Friday, February 6, 2015

Product Review: Go Girl (Female Urination Device)

I drink A LOT of water. Which means I pee a lot. But depending on the situation and location, there's not always a convenient place to do your business. 
I love to camp, and also attend several rally races a year. If you've ever done either, you'd know that the bathroom situation can often be a free for all, aside from the occasional Porta-Potty. And for me, using a Porta-Potty is right up there with vaginal exams and math tests on the list of things I want to do. I mean, c'mon. Who designed these things? There is no good way for a female to use one without touching something we'd rather not touch, or peeing on something we'd rather not pee on. You know... like ourselves. It's messy and disgusting on a good day, and down right impossible on a bad day. (Think winter, and several layers.) 
So what can ladies do? Well, as it turns out, there IS a solution. 

TADA! Introducing the Go Girl. It's a female urination device, which is essentially just a fancy name for a piss funnel. Now, there are several brands of these, but after doing some research, I opted for this one. Mostly just because it had the biggest opening at the top, which seemed like a good call on their part. Less margin for error and all. 
It was a whopping $8 (including shipping) and comes in a plastic cylinder for storage. It also came with a plastic baggie and a tissue, which I thought was kind of genius on their part. (Granted, you'll have to remember to replace those after each use.) 

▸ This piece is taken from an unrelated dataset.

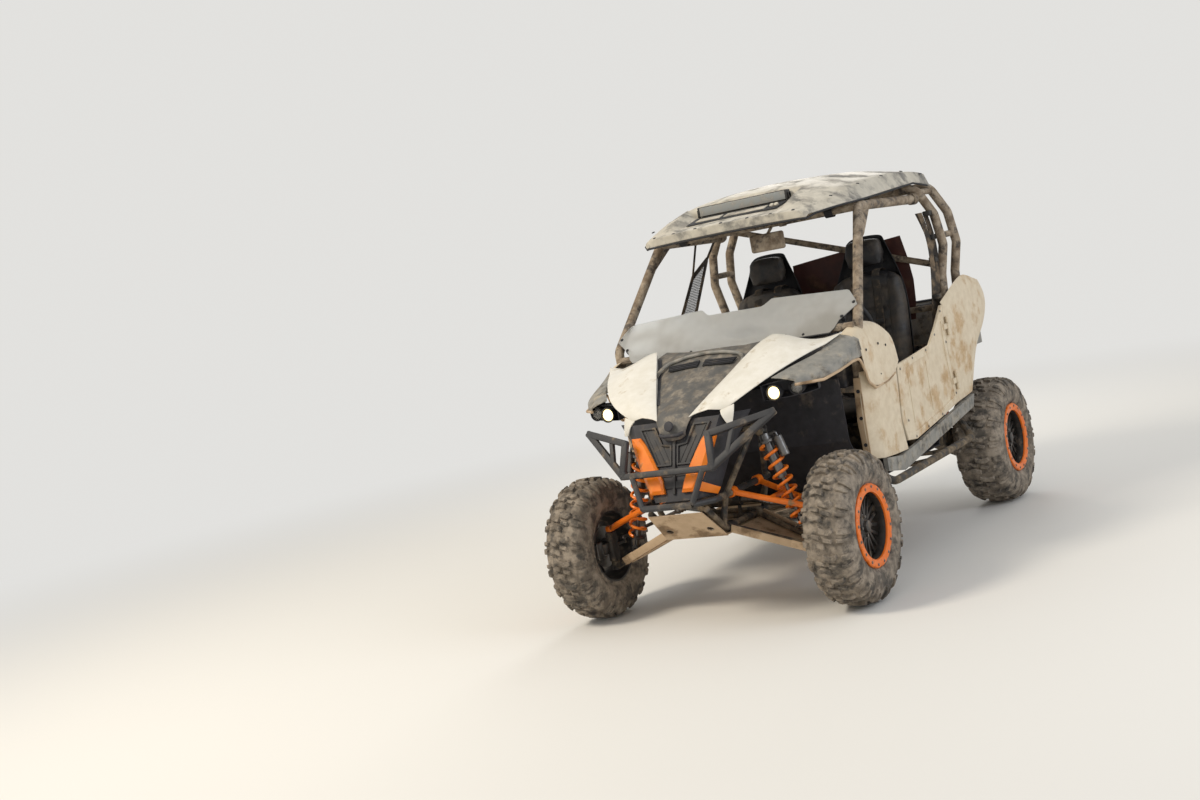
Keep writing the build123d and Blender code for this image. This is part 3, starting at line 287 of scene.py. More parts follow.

Now, the Go Girl has a few features that I feel compelled to mention. It's made from medical grade silicone, which I assume is a good thing, since medical grade is in the name and all. But considering I've been known to pee into an empty fast food cup in a pinch, it wasn't necessarily a selling point for me. The "unique tip design" I still haven't figured out, but I can tell you this... it did NOT make my pee come out in a fancy cake frosting design, so it was a bit of a letdown. The compact design is a nice perk, since you can roll it up and keep it stored cleanly and discreetly in the cylinder. But the best feature listed here is the mess free edges. I have 3 words for you. No splash back. (Or is splashback one word? Whatever, you get the point.) This lip helps keep your urine where it belongs, which ideally, is not running down your leg. So, from a design and quality perspective, they get an A. 
Now, the part I know you're all most concerned with is function. Well let me tell you... it does work. 
Personally, I always wondered what it would be like to pee standing up. Not hovering, or squatting, but really, truly standing. Well now I know. And... it was weird. First of all, I always assumed my penis would be bigger if I had one. And the stem/wiener on this isn't very long, which is great for storage purposes, but having never stood up to pee before, it made it a tad tricky. You have to stand pretty close, or ideally directly over the toilet. Now, if you're using this outdoors, obviously that's not an issue. 
Once I established the proper distance, the rest was easy. The top of the piss funnel sits nicely against your lady bits, and it's flexible and soft, so there's no scraping or awkward chafing. You can pinch it to open the top up even wider, which is helpful if your stream is being uncooperative. You do have to pay attention to your pace though. If you are packing a lot of pressure, overflowage could pose an issue. So just take your time and enjoy yourself. Maybe find a friend to sword fight with. I hear that's a good time. 
But all in all, I give this product 2 thumbs up. It's cheap, easy to use, and will definitely come in handy from time to time. It is also reusable, so just rinse it out, let it dry, and put it back in the cylinder.
So ladies, if you camp, hike, participate in sports, or just want to be prepared for any situation... I strongly suggest you spend the $8 and get yourself one.